Been reading through postings and from what I see it appears that no one has produced a GE 70 Tonner in large scale. Has anyone built one from scratch and if so what was your starting point?

I am a big fan of the Greenville and Northern plus the Des Moines and Central Iowa which all ran 70 tonners. 

thanks

Michael Osweiler

Waseca, MN


----------



## bcer960 (Dec 27, 2007)

OK, I'll try this. I have tried to submit a rteply twice and nothing. So I have e-mailed you a response check your inbox on this site 
Ray


----------



## aceinspp (Jan 2, 2008)

You might look at the USAT 44 tonner for any kit bash possibilities. Later RJD


----------



## todd55whit (Jan 2, 2008)

I wish it was commercially avaiable. I have to agree that the 44 tonner would be a great platform to start with. I have not tried it. I am not a great scratch builder. The 44 tonner cab looks very similar to the 70 tonner. I have a book about ge locos from center cabs to the 1970's Modern center cabs. Good luck let us know if you scratch one out..


----------



## sdl39fan (Jul 31, 2011)

http://www.railpictures.net/viewphoto.php?id=333762
I guess I need to include a picture so that everyone knows what GE 70 Tonner I am looking at. 

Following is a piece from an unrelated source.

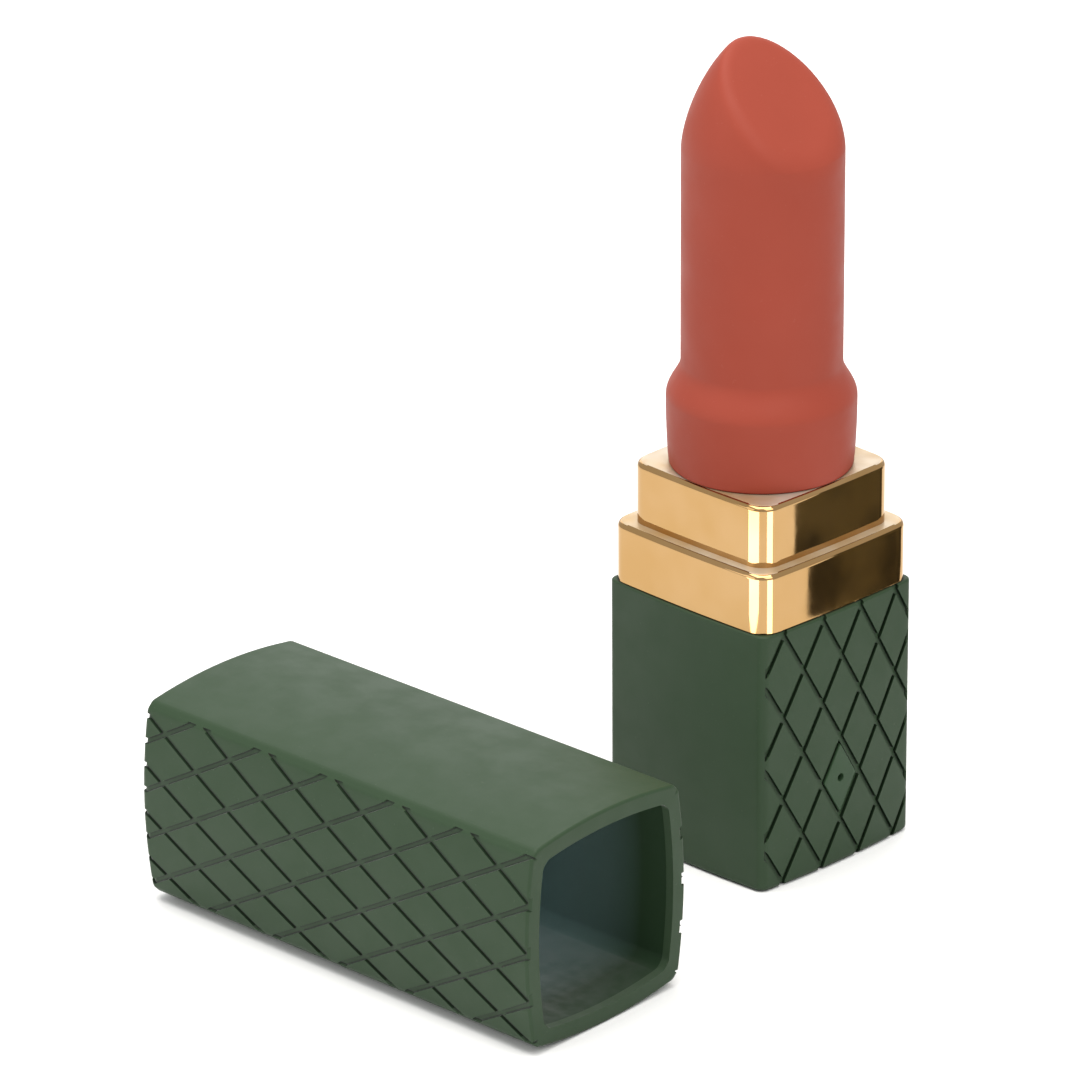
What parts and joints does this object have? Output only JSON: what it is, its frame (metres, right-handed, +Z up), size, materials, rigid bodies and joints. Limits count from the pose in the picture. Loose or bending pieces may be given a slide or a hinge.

http://www.railpictures.net/viewphoto.php?id=333762

Thanks and hope this helps.


Michael


----------



## Scottychaos (Jan 2, 2008)

yep, the USA Trains 44 tonner is the only model that would work as a starting point.. 
(Bachman also makes a GE center cab, but its in Fn3 scale and 3-foot gauge..would be WAY too huge to use as the basis of a standard gauge 70 tonner) 

USA trains 1/29 scale 44 tonner: 









Cab and trucks work.. 
hood and frame dont really fit though.. 
frame could be stretched out, but a new long hood would have to be scratch-built..but that wouldnt be too hard, its a fairly simple and "basic" long hood on the 70 tonner.
(the USA hood is the wrong size and shape..and the top angles downward from the cab down to the front..easier to scratch build a new hood than to adapt the USA hood) 
if you have never tried kitbashing before, this would be a fairly easy first project!  

Scot


----------



## Scottychaos (Jan 2, 2008)

actually, looking at the 70 tonner pic, you probably dont have to stretch the frame! 
the frame looks like the same length..(and even if it isnt *exactly* the same, its probably close enough that no one would ever notice!  

move the cab back. 
scratchbuild a new long hood (the hardest part of the project) 
remove the gas tank skirting on the 44 tonner..make a new gas tank. (easy..its just a square box) 
maybe can adapt the 44 tonner handrails to the 70 tonner. 
if you want to go that far - new pilot steps. 
that will get you 99% of the way there..the rest is small details. 

Scot


----------



## DKRickman (Mar 25, 2008)

From what I understand, the 44 and 70 tonner frames were identical. The only difference in the trucks was that the 44 tonner used 33" wheels, while the 70 tonner used 36" wheels. The cabs should be the same (or close enough) as well, meaning all you'd need to build would be the hood.


----------